What the exercise asks: For each line of the data below that holds "hinge", copy the line.

Items:
━━━━━━━━━━━━━━━━━━━━
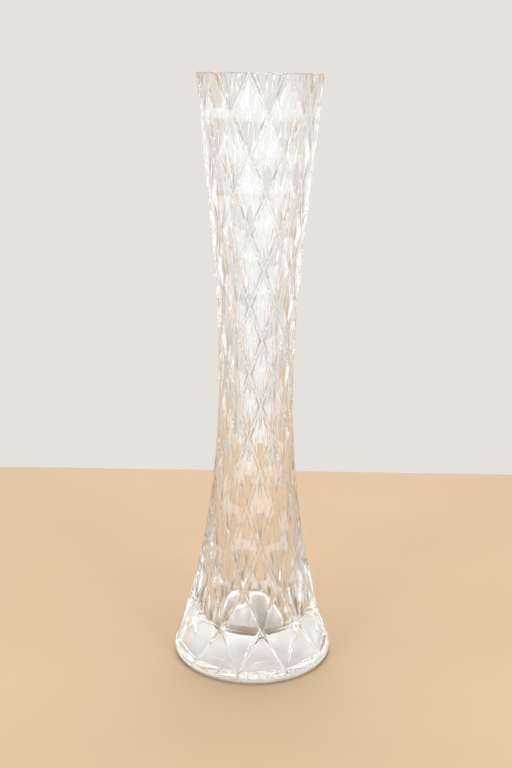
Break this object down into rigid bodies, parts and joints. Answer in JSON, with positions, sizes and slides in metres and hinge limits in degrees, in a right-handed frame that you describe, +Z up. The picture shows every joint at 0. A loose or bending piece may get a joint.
━━━━━━━━━━━━━━━━━━━━
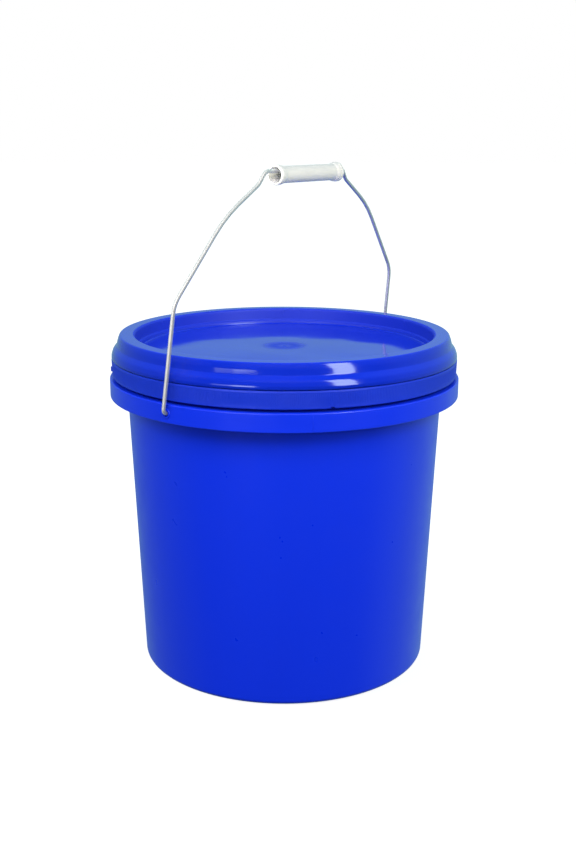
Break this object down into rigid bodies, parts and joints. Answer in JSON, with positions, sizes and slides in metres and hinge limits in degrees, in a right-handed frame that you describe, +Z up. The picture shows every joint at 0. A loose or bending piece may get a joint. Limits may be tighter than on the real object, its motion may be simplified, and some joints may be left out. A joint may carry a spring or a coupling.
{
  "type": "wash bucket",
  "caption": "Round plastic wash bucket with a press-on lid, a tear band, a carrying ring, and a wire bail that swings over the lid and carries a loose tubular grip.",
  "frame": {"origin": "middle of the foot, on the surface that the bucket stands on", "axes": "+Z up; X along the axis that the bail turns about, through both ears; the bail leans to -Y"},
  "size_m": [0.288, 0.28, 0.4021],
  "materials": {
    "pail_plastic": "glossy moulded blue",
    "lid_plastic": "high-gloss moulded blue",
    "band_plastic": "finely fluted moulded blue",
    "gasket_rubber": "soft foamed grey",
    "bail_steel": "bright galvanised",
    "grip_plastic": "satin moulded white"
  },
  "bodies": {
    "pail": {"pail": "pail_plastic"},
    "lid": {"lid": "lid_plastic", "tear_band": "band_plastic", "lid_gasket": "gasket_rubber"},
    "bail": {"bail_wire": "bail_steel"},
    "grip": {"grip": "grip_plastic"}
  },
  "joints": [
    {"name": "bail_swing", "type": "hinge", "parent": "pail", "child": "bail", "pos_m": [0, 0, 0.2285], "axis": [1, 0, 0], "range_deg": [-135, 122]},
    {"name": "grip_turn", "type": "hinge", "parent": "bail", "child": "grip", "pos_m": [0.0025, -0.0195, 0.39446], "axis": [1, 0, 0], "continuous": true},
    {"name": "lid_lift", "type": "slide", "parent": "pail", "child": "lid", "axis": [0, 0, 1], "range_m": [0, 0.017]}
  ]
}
━━━━━━━━━━━━━━━━━━━━
The solution:
Break this object down into rigid bodies, parts and joints. Answer in JSON, with positions, sizes and slides in metres and hinge limits in degrees, in a right-handed frame that you describe, +Z up. The picture shows every joint at 0. A loose or bending piece may get a joint.
Break this object down into rigid bodies, parts and joints. Answer in JSON, with positions, sizes and slides in metres and hinge limits in degrees, in a right-handed frame that you describe, +Z up. The picture shows every joint at 0. A loose or bending piece may get a joint. Limits may be tighter than on the real object, its motion may be simplified, and some joints may be left out. A joint may carry a spring or a coupling.
    {"name": "bail_swing", "type": "hinge", "parent": "pail", "child": "bail", "pos_m": [0, 0, 0.2285], "axis": [1, 0, 0], "range_deg": [-135, 122]},
    {"name": "grip_turn", "type": "hinge", "parent": "bail", "child": "grip", "pos_m": [0.0025, -0.0195, 0.39446], "axis": [1, 0, 0], "continuous": true},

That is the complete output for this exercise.